Como propósito de semana santa (o de finales de marzo o de llegada de la primavera o de que hay vacaciones), aquí hay algunas cosas que quiero erradicar de mi pinche cerebro sexista:

-Juzgar a las otras por cómo se ven. Cuando una chava me critica en Facebook o deja algún comentario arrogante en este blog, me meto a morbosear a su perfil. “¡Ja! ¡Está fea!”, pienso en automático, como si eso tuviera alguna relevancia o estuviera relacionado con sus ideas o si realmente hubiera unidades de medición de la guapura. Qué horror. Estoy amaestrada autoevaluarme y evaluar a las demás mujeres respecto a su físico, lo cual es una total estupidez, pero es una pulsión, una reacción automática en la que me he cachado varias veces, y me doy asquito. Como cuando casi le grito. Pff.

-Mi malhabladez. Por un lado, luché para hablar como se me diera la gana sin que me importara el “Se oye muy mal que una mujer diga esas palabrotas”. Por otro, la mitad de los términos “soeces” mexicanos son machistas. Por el momento no voy a soltar el verbo chingar y sus infinitas derivaciones, porque sería como dejar de comer tacos, pero sí puedo dejar de decir “chingue a su madre”. También, aunque me cueste trabajo, debo dejar ir el “puto” y el “puta” hasta que pierdan por completo su connotación discriminatoria... quizá dentro de unos 100 años. Ah, y decir “ovarios” en vez de “huevos”. No prometo nada pero me voy a esforzar. Lo que me lleva a:

-El miedo al lenguaje incluyente. En este blog intento recurrir a la “e” como vocal neutral (todes, amigues, gates), pero cuando escribo para otros medios donde sé que mis textos van a pasar por edición y corrección de estilo, aplico el masculino para generalizar y ya, porque qué frustración que me lo vayan a cambiar y qué flojera discutir. También cuando hago (y digo) textos para la televisión. Soy una cobarde. Y en la vida real me tengo que esforzar muchísimo para aplicarlo, pero también le voy a echar ganas y ganitas y ganotas.

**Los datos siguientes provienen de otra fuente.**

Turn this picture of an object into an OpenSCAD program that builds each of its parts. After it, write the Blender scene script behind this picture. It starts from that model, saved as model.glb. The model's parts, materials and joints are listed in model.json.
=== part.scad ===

-No hacerla más de tos. Ya estuvo de quedarme callada cuando conocidos y compañeros de trabajo hacen un comentario sexista. Me trago el coraje cada vez que un sonidista me dice “Preciosa”, ¿pero qué tan difícil sería responderle “Me llamo Tamara”? Pero estoy acostumbrada a no incomodar ni importunar ni cuestionar, oh no, eso no es de señoritas decentes. El otro día me quedé trabada cuando un güey dijo no sé qué de las feminazis (que además ni venía al caso). ¿Cómo abordar el tema? Ahora se me ocurre que en “Uo uo uo uo, aguado con las feminazis que aquí está una” hubiera sido una respuesta cotorrona, pero ya pa qué. Lo que sí es que, si pienso más para atrás, ay, me quiero morir por las cosas ante las que no reaccioné, como que se burlarlan de una compañera de chamba comparándola con un chango, y yo nada más trabé los ojos y les dije “Qué mensos”, cuando era para hacer un escándalo y acusarlos con recursos humanos.

-Hacerle el fuchi a las mujeres. Toda mi vida jugué el papel de “amiga de los güeyes” porque me creí el cuento de que las mujeres teníamos que “competir”, como si hubiera un número limitado de “cosas” para nosotras. Sin mucho fundamento me sentía juzgada, ninguneada y bitcheada por ellas, así que las juzgaba, ninguneaba y bitcheaba de vuelta. Qué babosada. No se trata de amistar con las mujeres por el simple hecho de serlo (a lo largo de mi vida me he topado con seres legítimamente despreciables del sexo femenino, ¡de a montón!), pero tampoco de no hacerlo. Todavía me cuesta sentirme, de entrada, cómoda entre chicas, pero ahí la llevo para arrancarme la mala hierba neuronal.

¿Qué otras cosas horribles se les ocurre que debamos atacar?